National Treasury Cabinet Secretary Ukur Yatani in 2019 noted that the challenge with pending bills reduces the circulation of money in the economy. He even threatened counties that they will not be allowed to draw from the exchequer if they do not pay up.
“If you are a shopkeeper and you supplied this amount if your business expands there is a potential to employ more, but at the moment if you are already closing if you are shrinking your business then you are not going to create more jobs. Instead, you are going to lay off. That is a serious problem and must be avoided at all levels,” he said.
The Kenya Institute of Public Policy Research and Analysis reported in July 2020 in an analytical article titled’ notes that the private sector has been adversely affected by accumulating pending bills.

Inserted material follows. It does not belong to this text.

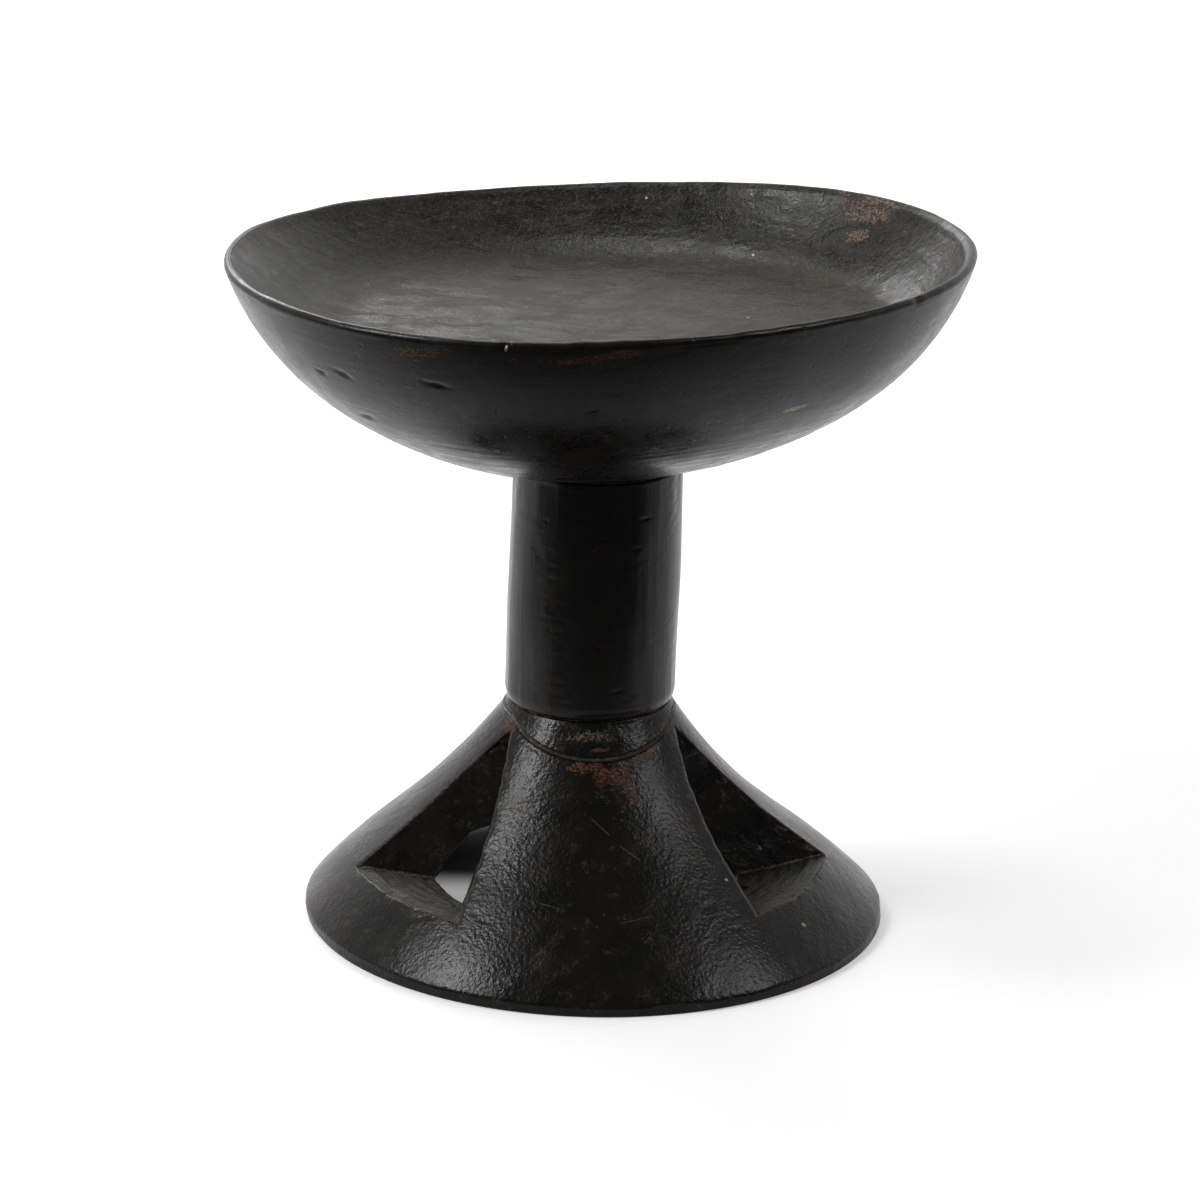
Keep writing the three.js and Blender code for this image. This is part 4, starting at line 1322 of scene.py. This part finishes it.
# %% Stem wood
REDDISH = [((-18.7, -25.7, 87.4), (1, -0.6, 0), 2.6, 0.6),
           ((10.7, -27.7, 88.6), (1, 0.3, 0), 2.8, 0.6),
           ((-13.2, -28.7, 88.2), (1, -0.3, 0), 1.8, 0.5)]
LIGHT_CUTS = [((12.5, -28.6, 160.5), (19.8, -24.0, 158.2), 0.25),
              ((-20.0, -24.2, 141.0), (-15.5, -27.5, 139.0), 0.2),
              ((22.5, -20.6, 120.0), (24.0, -18.6, 112.0), 0.22),
              ((-24.5, -18.6, 118.0), (-20.0, -24.0, 121.0), 0.2),
              ((4.0, -30.9, 145.0), (5.0, -30.7, 136.0), 0.16),
              ((24.5, -19.0, 152.0), (26.5, -15.5, 150.0), 0.22)]
stem_wood, bench = start_material("handled_stem_black")
place = bench.place()
along = bench.noise(bench.vector("MULTIPLY", place, (1, 1, 0.09)), 1.6, 2.0, 0.5)
grain = bench.noise(bench.vector("MULTIPLY", place, (1, 1, 0.16)), 0.7, 2.0, 0.5)
crumb = bench.noise(place, 3.0, 3.0, 0.6)
cuts = bench.times(scratches(bench, crumb, LIGHT_CUTS), 0.35)
rub = bench.times(bench.mark("arris"), bench.step(crumb, 0.50, 0.66))
brown = bench.larger(bench.times(spots(bench, crumb, REDDISH, 0.6), 0.8), bench.times(rub, 0.25))
toe_dust = bench.times(bench.step(bench.parts(place)["Z"], 87.0, 84.6), 0.25)
black = bench.use(skin_group, Dust=bench.larger(cuts, toe_dust), Brown=brown,
                  Fibre=bench.times_plus(grain, 2.0, -1.0))
height = add_layers(bench, bench.times(grain, 0.03),
                    ((along, 0.07), (cuts, -0.12), (black["Height"], 1.0)))
finish_material("stem", bench, black["Color"], bench.minus(black["Roughness"], 0.06), height)

# %% [markdown]
# ### The putty
#
# The joints were closed with gum and wood dust. It has dried to a dull tan crumb, dark where
# oil has soaked in, and it has fallen out in places and left a black gap.

# %% Putty
putty, bench = start_material("gum_and_wood_dust")
place = bench.place()
crumb = bench.noise(place, 0.8, 3.0, 0.6)
dry = bench.step(bench.noise(place, 5.0, 3.0, 0.6), 0.47, 0.64)
# painted light: the tan share grows towards the left, the lamp's side; the tan and the oiled dark
# are the putty's own colours
painted_lit_side = bench.step(bench.parts(place)["X"], 8.0, -26.0)
low_down = bench.step(bench.parts(place)["Z"], 160.0, 120.0)
tan = bench.blend(bench.step(crumb, 0.35, 0.65), (0.030, 0.022, 0.015), (0.300, 0.250, 0.190))
oiled = bench.blend(crumb, (0.004, 0.003, 0.003), (0.045, 0.033, 0.024))
share = bench.times(dry, bench.times_plus(painted_lit_side, 0.7, 0.2))
color = bench.blend(bench.times(share, bench.times_plus(low_down, 0.8, 0.2)), oiled, tan)
dryness = bench.times_plus(share, 0.35, bench.times_plus(crumb, 0.2, 0.35))
finish_material("putty", bench, color, dryness, bench.times(crumb, 0.4))

for piece, material in ((dish, plate_wood), (foot, foot_wood), (collar, foot_wood),
                        (stem, stem_wood), (upper_putty, putty), (lower_putty, putty),
                        (split_putty, putty)):
    piece.data.materials.append(material)

# %% [markdown]
# ## Floor, light and camera
#
# A plain pale floor and soft lamps, as in a small studio. The camera stands where the
# photographer stood: 1.55 m in front and looking a little down.

# %% Floor
# The camera and any glossy surface see the floor a little lighter than the lamps alone make
# it, so that it is white and still keeps the plate's shadow. Under the back of the foot, where
# the notches look in, nothing is added and the floor's colour is painted dark: painted shade.
# Under the front of the foot the floor is painted lighter and glows: painted light, for light
# that falls in through the notches. To every ray but the camera's, the floor in front of the
# plate is painted dark: painted shade, for the photographer and an unlit room.
FLOOR_REACH = 12.0
FLOOR_WHITE, FLOOR_SHADED = (0.85, 0.85, 0.85), (0.12, 0.12, 0.12)
floor_mesh = bpy.data.meshes.new("studio_floor")
floor_mesh.from_pydata([(-FLOOR_REACH, -FLOOR_REACH, 0), (FLOOR_REACH, -FLOOR_REACH, 0),
                        (FLOOR_REACH, FLOOR_REACH, 0), (-FLOOR_REACH, FLOOR_REACH, 0)],
                       [], [(0, 1, 2, 3)])
floor = bpy.data.objects.new("studio_floor", floor_mesh)
bpy.context.scene.collection.objects.link(floor)
pale_floor, bench = start_material("pale_floor")
spot_on_floor = bench.put("TexCoord", {}).outputs["Object"]
to_back = bench.parts(spot_on_floor)["Y"]
off_middle_of_floor = bench.vector("LENGTH", spot_on_floor, output="Value")
path = bench.put("LightPath", {}).outputs
lit = bench.larger(path["Is Camera Ray"], bench.step(to_back, -0.32, 0.03))
# painted light: under the front of the foot the floor is painted lighter and glows, for light
# falling in through the notches
painted_light_under_foot = bench.times(bench.step(to_back, 0.036, 0.012), 0.95)
out_of_painted_shade = bench.larger(bench.step(off_middle_of_floor, 0.085, 0.112), painted_light_under_foot)
far_away = bench.step(off_middle_of_floor, 0.5, 2.5)
added = bench.times(out_of_painted_shade, bench.times_plus(far_away, 0.3, 0.34))
seen = bench.most([path["Is Camera Ray"], path["Is Glossy Ray"], path["Is Transmission Ray"]])
shader = bench.tree.nodes["Principled BSDF"]
shader.inputs["Roughness"].default_value = 0.9
shader.inputs["Specular IOR Level"].default_value = 0.1
shader.inputs["Emission Color"].default_value = (1, 1, 1, 1)
# painted shade: the floor's colour is painted dark under the back of the foot and, for all but
# camera rays, in front of the plate
bench.plug(shader.inputs["Base Color"], bench.blend(
    bench.times(lit, bench.times_plus(out_of_painted_shade, 0.85, 0.15)), FLOOR_SHADED, FLOOR_WHITE))
bench.plug(shader.inputs["Emission Strength"], bench.times(bench.times(seen, lit), added))
floor_mesh.materials.append(pale_floor)
print(f"pale floor: {2 * FLOOR_REACH:.0f} m across, {len(bench.tree.nodes)} nodes")

# %% [markdown]
# ### Light
#
# The plate was photographed with a white room behind it and beside it, and a dark one behind
# the camera. On a glossy black thing this decides everything: what you see on it is mostly the
# room. So for reflections the world is bright behind the plate and nearly black in front of
# it, while the camera itself sees plain white. Soft lamps stand at the left, at the right,
# behind and above.

# %% World and lamps
world = bpy.data.worlds.new("studio")
bpy.context.scene.world = world
world.use_nodes = True
bench = Bench(world.node_tree)
heading = bench.parts(bench.put("TexCoord", {}).outputs["Generated"])
behind = bench.step(heading["Y"], -0.45, 0.92)
overhead = bench.step(heading["Z"], 0.35, 0.95)
level = bench.times(bench.times_plus(behind, 0.93, 0.045), bench.times_plus(overhead, -0.45, 1.0))
level = bench.larger(level, bench.put("LightPath", {}).outputs["Is Camera Ray"])
room = world.node_tree.nodes["Background"]
room.inputs["Color"].default_value = (1, 1, 1, 1)
bench.plug(room.inputs["Strength"], level)


def soft_lamp(name, place, aim, size, watts):
    light = bpy.data.lights.new(name, "AREA")
    light.shape = "RECTANGLE"
    light.size, light.size_y = size
    light.energy = watts
    lamp = bpy.data.objects.new(name, light)
    lamp.location = place
    lamp.rotation_mode = "QUATERNION"
    lamp.rotation_quaternion = (Vector(aim) - Vector(place)).to_track_quat("-Z", "Y")
    bpy.context.scene.collection.objects.link(lamp)
    print(f"{name}: {watts} W at {Vector(place).length:.2f} m")


soft_lamp("left_lamp", (-1.2, -0.36, 1.3), (0, 0, 0.1), (0.4, 0.7), 18)
soft_lamp("back_lamp", (-0.55, 1.5, 0.95), (0, 0, 0.2), (0.8, 0.6), 8)
soft_lamp("high_lamp", (-0.28, 0.46, 1.5), (0, 0, 0.05), (0.4, 0.4), 5)
soft_lamp("right_lamp", (1.2, -0.30, 1.3), (0, 0, 0.1), (0.5, 0.6), 6)

# %% Camera
IMAGE_SIZE, FOCAL_PIXELS = 1200, 4448.5
YAW, PITCH, ROLL = 0.00102, math.radians(18.085), math.radians(0.80)
camera_data = bpy.data.cameras.new("camera")
camera_data.sensor_width = 36.0
camera_data.lens = camera_data.sensor_width * FOCAL_PIXELS / IMAGE_SIZE
camera = bpy.data.objects.new("camera", camera_data)
ahead = Vector((math.sin(YAW) * math.cos(PITCH), math.cos(YAW) * math.cos(PITCH),
                -math.sin(PITCH)))
right = Vector((math.cos(YAW), -math.sin(YAW), 0))
up = right.cross(ahead)
across = right * math.cos(ROLL) + up * math.sin(ROLL)
upright = up * math.cos(ROLL) - right * math.sin(ROLL)
camera.matrix_world = Matrix((across, upright, -ahead)).transposed().to_4x4()
camera.location = (-0.000177, -1.547569, 0.6262)
bpy.context.scene.collection.objects.link(camera)
bpy.context.scene.camera = camera
bpy.context.scene.view_settings.view_transform = "Standard"
print(f"The camera's lens is {camera_data.lens:.0f} mm")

This, said Kippra, has stretched to the banking sector with an upward trend of Non-Performing Loans(NPLs) from 9.6 per cent in 2016 to 12.3 per cent in 2019 as reported then by Kenya Bankers Association.
“A plausible explanation for this could be that some firms, faced with credit constraints, borrow from banks and other financial institutions to supply goods and services to the Government,” says Kippra in an analytical article titled ‘Will the private sector survive?
It adds: “Failure on the Government to honour payment for these goods and services derails these firms from servicing loans they have borrowed from banks, ultimately increasing non-performing loans.”
Kippra notes that this buildup in pending bills in the economy over time as a result of delayed payment by the Government affects the overall liquidity of the private sector, hence the overall economic growth.